While the passage is open to interpretation, the Rational Response Squad is taking it literally and challenging people to gamble with their eternal souls. So far more than 800 people have taken up the challenge.
One of the posts is by a young-looking man named Chandler. He says: "I've come to the conclusion that alongside the fact that there is no Santa Clause and there is no Easter bunny, there is also no God. So, without further ado, my name is Chandler and I deny the existence of the Holy Spirit."
Another: "My name is Joel. I deny the Holy Spirit, as well as God, Jesus, Buddha, Zeus, Mohammad, Joseph Smith, Sponge Bob, the pope, Santa Clause, Mother Mary, the Easter bunny, the tooth fairy, Optimus Prime, all the saints and Spiderman."
Dozens upon dozens have posted, including comedian Penn Jillette, who simply says, "I deny the Holy Spirit."
"I think how sad it is that someone would be rejecting hope essentially," says the Reverend Kathleen Liles, an Episcopalian minister, just one of many from the religious community who say this Internet challenge is misguided or worse.
"I think if people are courting blasphemy, going out of their way to cross that line, that is just dangerous," says Paul de Vries, the president of the nondenominational New York Divinity School, which provides ministry training. "They might get themselves in eternal trouble."
Brian thinks otherwise. "We are showing people that we are not afraid of what they are afraid of. He is saying that he is afraid in that situation. He is saying how he would feel if he were doing it himself. He would be afraid. I am not."
Taking risks with your own soul is one thing, but the Rational Response Squad advertises for the Blasphemy Challenge on Web sites for teens, like Tiger Beat. Why?
"They have already been targeted," Brian says. "So hopefully they are at a point where they are not so indoctrinated and set in their ways that they can overcome this religious superstition that has been put into their brain unfairly."
Isn't that simply another attempt at indoctrination?
Brian says it isn't.
"We are not indoctrinating people," he says. "There is no fear of hell in what we do, in our activities. We don't tell people that if they do believe in God they are going to hell. We are against fear-based systems."
Brian wasn't always an atheist.
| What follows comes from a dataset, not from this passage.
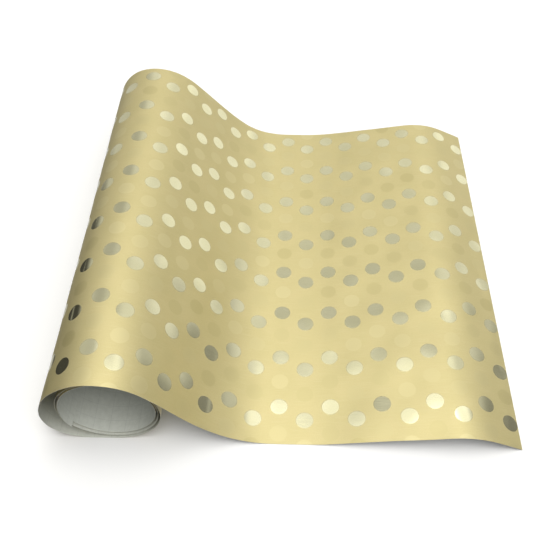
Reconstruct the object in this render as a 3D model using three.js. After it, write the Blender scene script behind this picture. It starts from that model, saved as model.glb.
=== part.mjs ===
// A sheet of gift-wrapping paper, wound into a loose roll with no core. The last stretch comes off
// the top of the roll, slopes down as a ramp, and lies on the table in one shallow wave.
//
// Millimetres, +Z up. The roll's axis runs along Y, with its open near end at -Y, and the free flap
// points to +X. The origin is on the table, under the middle of the part.
//
// The paper is one sheet that bends everywhere. Here it is cut across its length into stretches, each
// bent to one radius, so that it can flex at the seams between them. The roll's turns are stretches
// too: the loose outer turn, then the second, third and inner turns, wound inside each other.

import * as THREE from 'three';

// ---- Driving dimensions ----

const WIDTH = 762;                 // the web's width, 30 inches
const THICKNESS = 0.6;             // every stretch's, far above the paper's own 0.1
const SEAM = 0.3;                  // gap between one stretch and the next
const ARC_PER_FACE = 6;            // degrees of bend in one flat face of a curved stretch

// The flap, from the table contact out to the free edge: length, and bend in degrees (up is positive).
const REST_LENGTH = 40;
const WAVE_BACK = [
  { name: 'wave_back_strip_1', length: 60, bend: 9 },
  { name: 'wave_back_strip_2', length: 60, bend: 0 },
  { name: 'wave_back_strip_3', length: 60, bend: 0 },
  { name: 'wave_back_strip_4', length: 50, bend: 0 },
  { name: 'wave_crest_strip', length: 74, bend: -34 },
];

// The rise from the table contact to the top of the roll.
const FOOT = [
  { name: 'foot_bend_1', length: 48, bend: 18.5 },
  { name: 'foot_bend_2', length: 48, bend: 18.5 },
  { name: 'foot_bend_3', length: 43, bend: 9 },
];
const RAMP_SLOPE = 46;             // the sum of the foot's bends
const RAMP_STRIP_LENGTH = 47;      // two of them
const CREST_LENGTH = 84;

// The loose outer turn, from the top of the roll down its left side. Below it, a round corner takes
// what height is left, then a short flat base rests on the table.
const SHOULDER = { length: 88, bend: 64 };
const FLANK = { length: 46, bend: 26 };
const BASE_LENGTH = 24;

// The turns inside it. Each half turn is two quarter circles with a short flat between them, at the top
// or the bottom. Its radius is smaller than the last one's, and after each half that passes over, the
// flat is shorter too.
const ROLL_MIDDLE_HEIGHT = 77.5;   // height of the level at which every turn stands upright
const SECOND_TURN_RADIUS = 73.5;
const HALF_TURN_SHRINK = 0.8;
const SECOND_TURN_FLAT = 9;
const FLAT_SHRINK = 1.6;           // after each half that passes over
const INNER_EDGE_BEND = 17;        // of each of the last two strips, past the inner turn's left side

// The halves of each turn, and how far its near end stands back from the loose turn's.
const INNER_TURNS = [
  { halves: ['second_turn_over', 'second_turn_under'], setback: 2 },
  { halves: ['third_turn_over', 'third_turn_under'], setback: 4 },
  { halves: ['inner_turn_over'], setback: 5 },
];
const INNER_EDGE_SETBACK = 5;

const GOLD = 0xd2c48a;             // the printed face, outermost on the flap and the loose turn
const BACK_WHITE = 0xd8dad4;       // the plain back, which is what shows of the inner turns

// ---- A path in the XZ plane that lays stretches end to end ----

const radians = THREE.MathUtils.degToRad;

class Path {
  constructor(x, z, heading) {
    this.x = x;
    this.z = z;
    this.heading = heading;
  }

  // Adds a stretch and moves on to its end. bend is in degrees, positive to the path's left.
  stretch(name, length, bend, colour, setback = 0) {
    const outline = bend === 0 ? this.straight(length) : this.arc(length, bend);
    addStretch(name, outline, Math.abs(bend), colour, setback);
  }

  // Adds a half turn to the left, flat for a little way in its middle.
  halfTurn(name, radius, flat, colour, setback) {
    const first = this.heading - Math.PI / 2;
    const middle = this.heading;
    const last = this.heading + Math.PI / 2;
    const trim = SEAM / 2 / radius;
    const outwards = new THREE.Vector2(Math.cos(first), Math.sin(first));
    const a = new THREE.Vector2(this.x, this.z).addScaledVector(outwards, -radius);
    const b = a.clone().addScaledVector(outwards, -flat);
    const outer = radius + THICKNESS / 2;
    const inner = radius - THICKNESS / 2;
    this.x = b.x - outwards.x * radius;
    this.z = b.y - outwards.y * radius;
    this.heading += Math.PI;
    const outline = new THREE.Shape()
      .absarc(a.x, a.y, outer, first + trim, middle, false)
      .absarc(b.x, b.y, outer, middle, last - trim, false)
      .absarc(b.x, b.y, inner, last - trim, middle, true)
      .absarc(a.x, a.y, inner, middle, first + trim, true);
    addStretch(name, outline, 90, colour, setback);
  }

  straight(length) {
    const along = new THREE.Vector2(Math.cos(this.heading), Math.sin(this.heading));
    const across = new THREE.Vector2(-along.y, along.x).multiplyScalar(THICKNESS / 2);
    const start = new THREE.Vector2(this.x, this.z).addScaledVector(along, SEAM / 2);
    const end = new THREE.Vector2(this.x, this.z).addScaledVector(along, length - SEAM / 2);
    this.x += along.x * length;
    this.z += along.y * length;
    return new THREE.Shape([
      start.clone().sub(across),
      end.clone().sub(across),
      end.clone().add(across),
      start.clone().add(across),
    ]);
  }

  arc(length, bend) {
    const turn = radians(bend);
    const radius = length / Math.abs(turn);
    const left = Math.sign(turn);
    const centreX = this.x - Math.sin(this.heading) * radius * left;
    const centreZ = this.z + Math.cos(this.heading) * radius * left;
    const first = this.heading - left * Math.PI / 2;
    const trim = left * SEAM / 2 / radius;
    const from = first + trim;
    const to = first + turn - trim;
    const clockwise = turn < 0;
    this.x = centreX + Math.cos(first + turn) * radius;
    this.z = centreZ + Math.sin(first + turn) * radius;
    this.heading += turn;
    return new THREE.Shape()
      .absarc(centreX, centreZ, radius + THICKNESS / 2, from, to, clockwise)
      .absarc(centreX, centreZ, radius - THICKNESS / 2, to, from, !clockwise);
  }
}

// ---- Solids ----

// The outlines are drawn in X and Z, and each is extruded across the sheet's width, towards -Y.
const sheet = new THREE.Group();
sheet.rotation.x = Math.PI / 2;

function addStretch(name, outline, bend, colour, setback) {
  const geometry = new THREE.ExtrudeGeometry(outline, {
    depth: WIDTH,
    bevelEnabled: false,
    curveSegments: Math.max(1, Math.ceil(bend / ARC_PER_FACE / 2)),
  });
  const material = new THREE.MeshStandardMaterial({ color: colour, roughness: 0.45, metalness: 0.6 });
  const mesh = new THREE.Mesh(geometry, material);
  mesh.name = name;
  mesh.position.z = -setback;
  sheet.add(mesh);
}

// ---- The flap: a strip flat on the table, the wave beyond it, and the free edge back on the table ----

function buildFlap() {
  const path = new Path(0, THICKNESS / 2, 0);
  path.stretch('rest_strip', REST_LENGTH, 0, GOLD);
  for (const { name, length, bend } of WAVE_BACK) {
    path.stretch(name, length, bend, GOLD);
  }
  const drop = path.z - THICKNESS / 2 * Math.cos(path.heading);
  path.stretch('free_edge_strip', drop / Math.sin(-path.heading), 0, GOLD);
}

// ---- The ramp and the roll, in one path that runs up from the table and winds inwards ----

function buildRamp(path) {
  for (const { name, length, bend } of FOOT) {
    path.stretch(name, length, -bend, GOLD);
  }
  path.stretch('ramp_lower_strip', RAMP_STRIP_LENGTH, 0, GOLD);
  path.stretch('ramp_upper_strip', RAMP_STRIP_LENGTH, 0, GOLD);
}

function buildLooseTurn(path) {
  path.stretch('roll_crest', CREST_LENGTH, RAMP_SLOPE, GOLD);
  path.stretch('loose_turn_shoulder', SHOULDER.length, SHOULDER.bend, GOLD);
  path.stretch('loose_turn_flank', FLANK.length, FLANK.bend, GOLD);
  const cornerRadius = path.z - THICKNESS / 2;
  path.stretch('loose_turn_corner', cornerRadius * Math.PI / 2, 90, GOLD);
  path.stretch('loose_turn_base', BASE_LENGTH, 0, GOLD);
  const sideRadius = ROLL_MIDDLE_HEIGHT - THICKNESS / 2;
  path.stretch('loose_turn_right_side', sideRadius * Math.PI / 2, 90, GOLD);
}

function buildInnerTurns(path) {
  let radius = SECOND_TURN_RADIUS;
  let flat = SECOND_TURN_FLAT;
  for (const { halves, setback } of INNER_TURNS) {
    for (const name of halves) {
      path.halfTurn(name, radius, flat, BACK_WHITE, setback);
      radius -= HALF_TURN_SHRINK;
      if (name.endsWith('over')) {
        flat -= FLAT_SHRINK;
      }
    }
  }
  const stripLength = radius * radians(INNER_EDGE_BEND);
  for (const name of ['inner_edge_strip_1', 'inner_edge_strip_2']) {
    path.stretch(name, stripLength, INNER_EDGE_BEND, BACK_WHITE, INNER_EDGE_SETBACK);
  }
}

buildFlap();
const rollPath = new Path(0, THICKNESS / 2, Math.PI);
buildRamp(rollPath);
buildLooseTurn(rollPath);
buildInnerTurns(rollPath);

// ---- The part, with its origin on the table under its middle ----

const wrappingPaperRoll = new THREE.Group();
wrappingPaperRoll.add(sheet);
const middle = new THREE.Box3().setFromObject(wrappingPaperRoll).getCenter(new THREE.Vector3());
sheet.position.set(-middle.x, -middle.y, 0);

export default wrappingPaperRoll;
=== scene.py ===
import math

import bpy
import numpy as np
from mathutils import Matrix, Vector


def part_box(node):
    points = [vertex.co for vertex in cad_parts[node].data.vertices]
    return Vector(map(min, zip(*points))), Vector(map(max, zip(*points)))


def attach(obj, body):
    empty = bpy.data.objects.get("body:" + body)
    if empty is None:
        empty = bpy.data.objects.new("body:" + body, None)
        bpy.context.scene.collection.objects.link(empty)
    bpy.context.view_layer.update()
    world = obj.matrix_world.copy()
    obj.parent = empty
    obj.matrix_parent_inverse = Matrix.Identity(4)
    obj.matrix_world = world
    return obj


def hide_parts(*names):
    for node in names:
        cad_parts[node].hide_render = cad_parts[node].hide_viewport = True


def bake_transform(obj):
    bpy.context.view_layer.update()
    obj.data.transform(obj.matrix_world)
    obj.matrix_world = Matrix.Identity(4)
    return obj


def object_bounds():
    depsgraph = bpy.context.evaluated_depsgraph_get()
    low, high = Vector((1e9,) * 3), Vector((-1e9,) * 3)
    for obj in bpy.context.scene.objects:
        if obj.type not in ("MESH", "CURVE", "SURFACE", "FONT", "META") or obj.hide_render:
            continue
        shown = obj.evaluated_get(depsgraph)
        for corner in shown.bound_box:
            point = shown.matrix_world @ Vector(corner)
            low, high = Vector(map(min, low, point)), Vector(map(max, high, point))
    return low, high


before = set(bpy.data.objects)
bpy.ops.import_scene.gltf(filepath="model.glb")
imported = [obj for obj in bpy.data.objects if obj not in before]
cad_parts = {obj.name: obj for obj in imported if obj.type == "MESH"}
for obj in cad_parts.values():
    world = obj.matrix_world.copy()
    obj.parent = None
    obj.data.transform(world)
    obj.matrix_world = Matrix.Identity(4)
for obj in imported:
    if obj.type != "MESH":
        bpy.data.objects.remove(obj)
cad_low, cad_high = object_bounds()

# A sheet of gold gift-wrapping paper with foil dots, wound into a loose roll with its last stretch laid out
# on the table. The sheet is one surface, addressed by s, the distance from the free edge along the sheet,
# and t, the distance from the near edge across it. The pieces are stretches of that surface, and each meets
# the next along a line where the paper doesn't bend.

MM = 0.001

# ---- Driving dimensions, as in the CAD source, in millimetres and degrees ----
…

He was raised Catholic, and became a born-again Christian when he was 13.
"That's what I was taught. And I really believed," Brian says. "I loved Jesus and he was my best friend and I talked to him and God all the time. I have to admit that they never talked back to me, and I think some people would say that God does talk to them and I think they're not being honest with themselves."
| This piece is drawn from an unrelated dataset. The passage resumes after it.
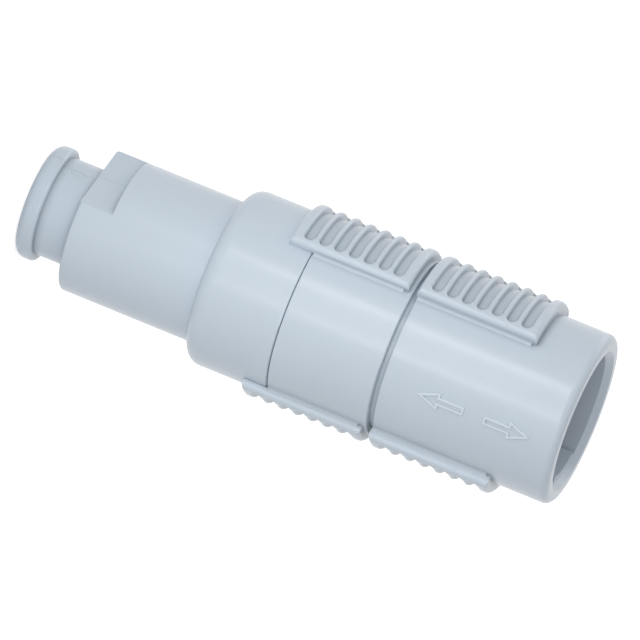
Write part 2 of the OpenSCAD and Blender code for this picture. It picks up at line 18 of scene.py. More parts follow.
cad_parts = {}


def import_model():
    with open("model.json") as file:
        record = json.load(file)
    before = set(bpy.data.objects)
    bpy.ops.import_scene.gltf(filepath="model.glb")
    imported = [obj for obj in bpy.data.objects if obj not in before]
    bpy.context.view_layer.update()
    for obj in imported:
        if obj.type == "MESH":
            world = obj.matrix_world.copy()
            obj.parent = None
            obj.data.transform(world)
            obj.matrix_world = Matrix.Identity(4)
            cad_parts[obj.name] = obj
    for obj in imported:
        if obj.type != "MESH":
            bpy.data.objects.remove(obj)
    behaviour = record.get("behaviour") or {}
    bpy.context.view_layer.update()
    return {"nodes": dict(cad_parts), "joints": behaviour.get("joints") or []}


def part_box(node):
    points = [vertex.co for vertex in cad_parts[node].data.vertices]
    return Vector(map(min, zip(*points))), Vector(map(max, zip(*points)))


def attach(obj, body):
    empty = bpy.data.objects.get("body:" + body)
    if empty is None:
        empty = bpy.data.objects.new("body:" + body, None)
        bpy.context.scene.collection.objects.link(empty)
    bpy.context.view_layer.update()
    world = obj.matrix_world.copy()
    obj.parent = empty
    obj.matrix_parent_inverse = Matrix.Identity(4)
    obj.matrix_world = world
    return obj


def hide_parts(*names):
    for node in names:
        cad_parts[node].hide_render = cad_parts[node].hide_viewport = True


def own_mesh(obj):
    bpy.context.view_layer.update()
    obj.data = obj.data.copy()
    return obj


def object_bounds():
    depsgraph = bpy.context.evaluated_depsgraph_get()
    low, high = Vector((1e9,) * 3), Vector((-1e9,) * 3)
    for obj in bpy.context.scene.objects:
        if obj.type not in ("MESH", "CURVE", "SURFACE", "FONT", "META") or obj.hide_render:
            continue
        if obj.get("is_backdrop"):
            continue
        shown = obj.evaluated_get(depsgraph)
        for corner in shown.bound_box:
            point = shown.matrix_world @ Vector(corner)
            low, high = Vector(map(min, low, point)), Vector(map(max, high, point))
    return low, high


LOG = logging.getLogger("connector")
MM = 0.001
Colour = tuple[float, float, float]


class Body(Enum):
    """The bodies that the joints move."""

    NUT = "nut"
    CLAMP = "clamp"
    SHELL = "shell"
    SLEEVE = "sleeve"


class Slot(Enum):
    """The record's material slots."""

    SHELL = "shell_plastic"
    CLAMP = "clamp_plastic"
    INSERT = "insert_plastic"
    SEAL = "seal_rubber"
    SPRING = "spring_steel"
    CONTACT = "contact_gold"


class Way(Enum):
    """Where a sign on the coupling sleeve points along the axis."""

    REAR = -1
    FRONT = 1


# ---- the bench: selecting, editing and finishing a mesh ----


class Bench:
    """Small operations that every piece needs, done with Blender's own operators."""

    @staticmethod
    def pick(obj: bpy.types.Object) -> None:
        """Selects one object only and makes it active.

        Args:
            obj: The object to work on.
        """
        bpy.ops.object.select_all(action="DESELECT")
        obj.select_set(True)
        bpy.context.view_layer.objects.active = obj

    @staticmethod
    def added(name: str) -> bpy.types.Object:
        """Names the primitive that was just added.

        Args:
            name: The piece's name.

        Returns:
            The primitive, selected alone.
        """
        obj = bpy.context.active_object
        obj.name = name
        obj.data.name = name
        Bench.pick(obj)
        return obj

    @staticmethod
    @contextmanager
    def editing(obj: bpy.types.Object, mode: str = "FACE") -> Iterator[None]:
        """Opens edit mode on one object, with all of it selected.

        Args:
            obj: The object to edit.
            mode: VERT, EDGE or FACE.
        """
        Bench.pick(obj)
        bpy.ops.object.mode_set(mode="EDIT")
        bpy.ops.mesh.select_mode(type=mode)
        bpy.ops.mesh.select_all(action="SELECT")
        try:
            yield
        finally:
            bpy.ops.object.mode_set(mode="OBJECT")

    @staticmethod
    def settle(obj: bpy.types.Object) -> None:
        """Moves an object's place, turn and size into its mesh."""
        Bench.pick(obj)
        bpy.ops.object.transform_apply(location=True, rotation=True, scale=True)

    @staticmethod
    def modify(obj: bpy.types.Object, kind: str, **settings: object) -> None:
        """Adds a modifier and applies it.

        Args:
            obj: The object to modify.
            kind: The modifier's type.
            settings: Values of the modifier's properties.
        """
        Bench.pick(obj)
        modifier = obj.modifiers.new(kind.title(), kind)
        for key, value in settings.items():
            setattr(modifier, key, value)
        bpy.ops.object.modifier_apply(modifier=modifier.name)

    @staticmethod
    def close_ends(obj: bpy.types.Object) -> None:
        """Merges doubles, fills every open loop and turns the faces outwards."""
        with Bench.editing(obj, "VERT"):
            bpy.ops.mesh.remove_doubles(threshold=0.1e-6)
            bpy.ops.mesh.select_all(action="DESELECT")
            bpy.ops.mesh.select_non_manifold(extend=False)
            bpy.ops.mesh.fill()
            bpy.ops.mesh.select_all(action="SELECT")
            bpy.ops.mesh.normals_make_consistent(inside=False)

    @staticmethod
    def smooth(obj: bpy.types.Object, angle: float = 40.0) -> None:
        """Shades an object smooth, apart from edges sharper than an angle in degrees."""
        Bench.pick(obj)
        bpy.ops.object.shade_smooth_by_angle(angle=math.radians(angle))


# ---- finishes ----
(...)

Liles says Brian is simply missing the point. Faith is not something that can or should be proven, she says.
"Faith is a gift, it is a mystery, as so many other gifts from God are," she says. "And when we open our hearts to God, then God will give us the faith to believe."
However Liles feels about atheism, it isn't going away and might even be getting stronger. Two of the best-selling books on Publishers Weekly's religion list are by atheists about atheism. There is a hard-hitting documentary questioning the very existence of Jesus. There is even an atheists' lobby in Washington.
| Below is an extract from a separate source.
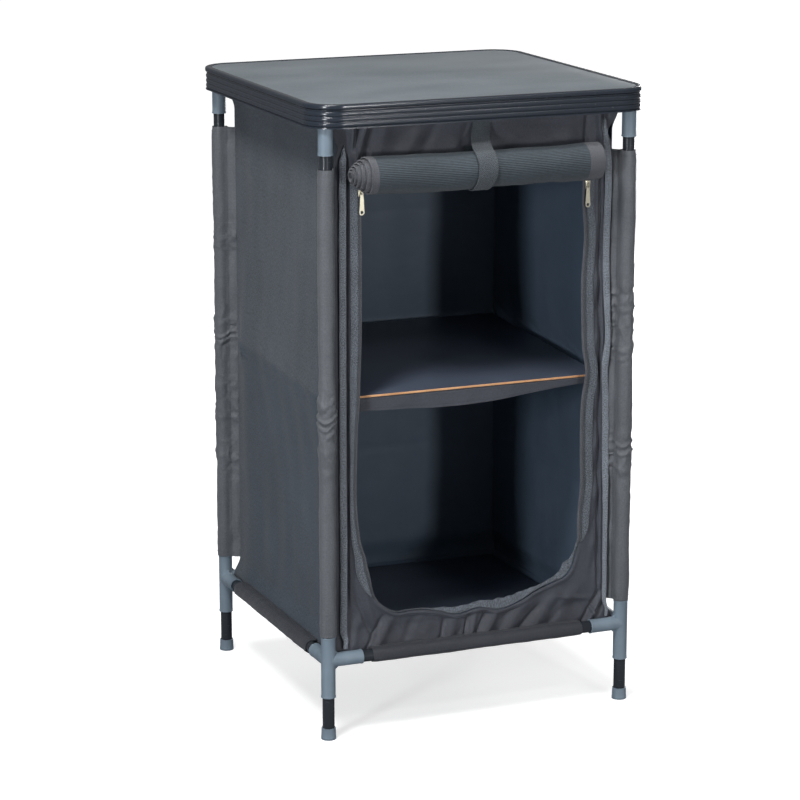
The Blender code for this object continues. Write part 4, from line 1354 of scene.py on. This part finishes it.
# Height in metres and depth of each place where a sleeve is bunched up.
RUCKLES = {
    "fl": [(0.538, 0.0024), (0.512, 0.0044), (0.501, 0.0034), (0.463, 0.0018)],
    "fr": [(0.672, -0.0030), (0.645, 0.0024), (0.622, 0.0018), (0.582, 0.0026), (0.424, 0.0034),
           (0.411, 0.0031), (0.386, 0.0020)],
    "bl": [(0.712, 0.0018), (0.572, 0.0026), (0.549, 0.0040), (0.540, 0.0032), (0.466, 0.0016),
           (0.413, 0.0016), (0.343, 0.0018)],
    "br": [(0.730, 0.0018), (0.552, 0.0040), (0.541, 0.0032), (0.420, 0.0018), (0.250, 0.0018)],
}
# Where on its way round the pole each sleeve faces the viewer: its creases sag there.
FACING = {"fl": 0.52, "fr": 0.33, "bl": 0.71, "br": 0.29}


def pocket(z, low, high, tucks):
    """0 where a sleeve's tail is tucked in and 1 halfway between two such places."""
    below = max([at for at in tucks if at <= z] or [low])
    above = min([at for at in tucks if at > z] or [high])
    return math.sin(math.pi * (z - below) / (above - below)) ** 0.5


def leg_sleeve(corner, seed):
    low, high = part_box(f"leg_sleeve_{corner}")
    centre = LEG[corner]
    inward = Vector((-math.copysign(1, centre.x), -math.copysign(1, centre.y - MIDDLE_Y)))
    turn = Matrix.Rotation(math.atan2(inward.y, inward.x), 2)
    tucks = [at for at, depth in RUCKLES[corner] if abs(depth) > 0.0015]

    def swell(u, v, z):
        end = hump(v, 0.0, 0.012) + hump(v, 1.0, 0.010)
        out = 0.0011 * (1 - min(end, 1.0)) * (0.6 + 0.9 * flutter(z * 9.0, seed))
        aside = min(abs(u - FACING[corner]) / 0.17, 1.0)
        for at, depth in RUCKLES[corner]:
            rise = 0.010 * aside ** 1.3 + 0.003 * flutter(u * 5.0, at * 50.0, seed)
            near = (z - at - rise) / 0.0052
            waves = 2.3 if depth > 0.003 else 0.0
            out += depth * 0.55 * math.exp(-near * near) * math.cos(near * waves)
        out += 0.0011 * flutter(u * 6.0, z * 17.0, seed + 3)
        crease_zone = 0.25 + 0.75 * min(sum(hump(z, at, 0.025) for at in tucks), 1.0)
        out += 0.0016 * crease_zone * crumple(u * 4.0 + z * 26.0, z * 30.0 - u * 3.0, seed + 6)
        out -= 0.0012 * crease_zone * crumple(u * 3.5 - z * 22.0, z * 24.0 + u * 3.0, seed + 8)
        return max(out, -0.0013)

    def place(u, v):
        z = mix(low.z + 0.0005, high.z - 0.0005, v)
        index = min(round(u * AROUND), AROUND)
        point = LEG_SECTION[index] + LEG_NORMALS[index] * swell(u, v, z)
        along = min(max((point.x - SLEEVE_R) / (TAIL - SLEEVE_R), 0.0), 1.0)
        lumps = 0.0062 * pocket(z, low.z, high.z, tucks) - 0.0040
        lumps += 0.0020 * flutter(z * 34.0, 0.0, seed)
        point = point + Vector((0.0, math.copysign(lumps, centre.x) * 4 * along * (1 - along)))
        spot = turn @ point
        return (centre.x + spot.x, centre.y + spot.y, z)

    size = (LEG_WIDTH, high.z - low.z)
    sheet(f"pole_sleeve_{corner}", f"leg_sleeve_{corner}", (AROUND, 300), size, place, (SLEEVE_CLOTH,),
          "gathered", [f"leg_pole_{corner}"], thick=0.0008, slot="cloth_trim")


for index, corner in enumerate(CORNERS):
    leg_sleeve(corner, 7.0 + 3.1 * index)
print("4 leg sleeves")

# %% Rail sleeves and top hems
RAIL_AROUND = 56
RAIL_R = TUBE_R + 0.0012
RAIL_SECTION = sleeve_section(RAIL_R, LEG_Y - WALL_Y - HEM_LEAN + 0.0030, RAIL_AROUND)
RAIL_NORMALS = normals_of(RAIL_SECTION)
RAIL_WIDTH = sum(lengths_of(RAIL_SECTION))
SEAM_AT = 0.47


def rail_sleeve(name, node, side, centre_z, seed, turn_up):
    """A sleeve round a rail. Its tail goes in to the outside of the wall, and up where
    turn_up is 1 or down where it is -1."""
    low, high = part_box(node)
    along_x = side in ("front", "back")
    sign = 1 if side in ("back", "right") else -1
    rail = sign * (LEG_Y if along_x else LEG_X)
    start_at, stop_at = (low.x, high.x) if along_x else (low.y, high.y)
    turn = Matrix.Rotation(math.radians(38 * turn_up), 2)

    def place(u, v):
        at = mix(start_at, stop_at, u)
        end = min(hump(u, 0.0, 0.012) + hump(u, 1.0, 0.012), 1.0)
        index = min(round(v * RAIL_AROUND), RAIL_AROUND)
        swell = 0.0007 * (1 - end) * (1 + flutter(at * 22.0, v * 4.0, seed))
        swell += 0.0004 * flutter(at * 60.0, v * 6.0, seed + 2)
        swell += 0.0009 * hump(v, SEAM_AT, 0.022) - 0.0006 * hump(v, SEAM_AT - 0.10, 0.06)
        spot = turn @ (RAIL_SECTION[index] + RAIL_NORMALS[index] * swell)
        inwards = rail - sign * spot.x
        if side != "front":
            wall = (WALL_Y if along_x else WALL_X) + rail_lean(centre_z + spot.y) + 0.0002
            inwards = sign * max(sign * inwards, wall)
        if along_x:
            return (at, MIDDLE_Y + inwards, centre_z + spot.y)
        return (inwards, at, centre_z + spot.y)

    size = (stop_at - start_at, RAIL_WIDTH)
    level = "lower" if turn_up > 0 else "upper"
    obj = sheet(name, node, (170, RAIL_AROUND), size, place, (HEM_CLOTH,), "gathered",
                [f"{level}_rail_{side}"], thick=0.0008, slot="cloth_trim", offset=0.0)
    turn_faces_out(obj)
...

Brian's decidedly black-and-white rhetoric has won him many enemies. He has received hundreds of death threats from Christians using decidedly un-Christian language -- more four-letter words strung together in a row than you can imagine.
Like his last name, he keeps his address a secret for safety reasons.
Despite the threats, the Rational Response Squad intends to keep Blasphemy Challenge going for some time. "Until the end of Christianity," Brian says.
Do Brian or Kelly worry their rhetoric and antics might land them in hell?
"No, because hell doesn't exist," Kelly says.
Even if there was a one in a million shot that Hell existed, would they still be so unconcerned?
Brian's response? "That would stink, huh?"
The jokes about hell and the whole Blasphemy Challenge open the squad up to critics' attacks who say that whatever its views, its methods are simply disrespectful.
"If I knew that their belief system was wrong and I didn't say something, that would be much more disrespectful," Brian responds.
And to the billions of Christians who have believed for the last 2,000 years, Brian says he is open to a dialogue.
"If they want to come to the table and present their evidence, I will present my evidence. And we will see how much of theirs is based on faith, and how much of mine is based on fact."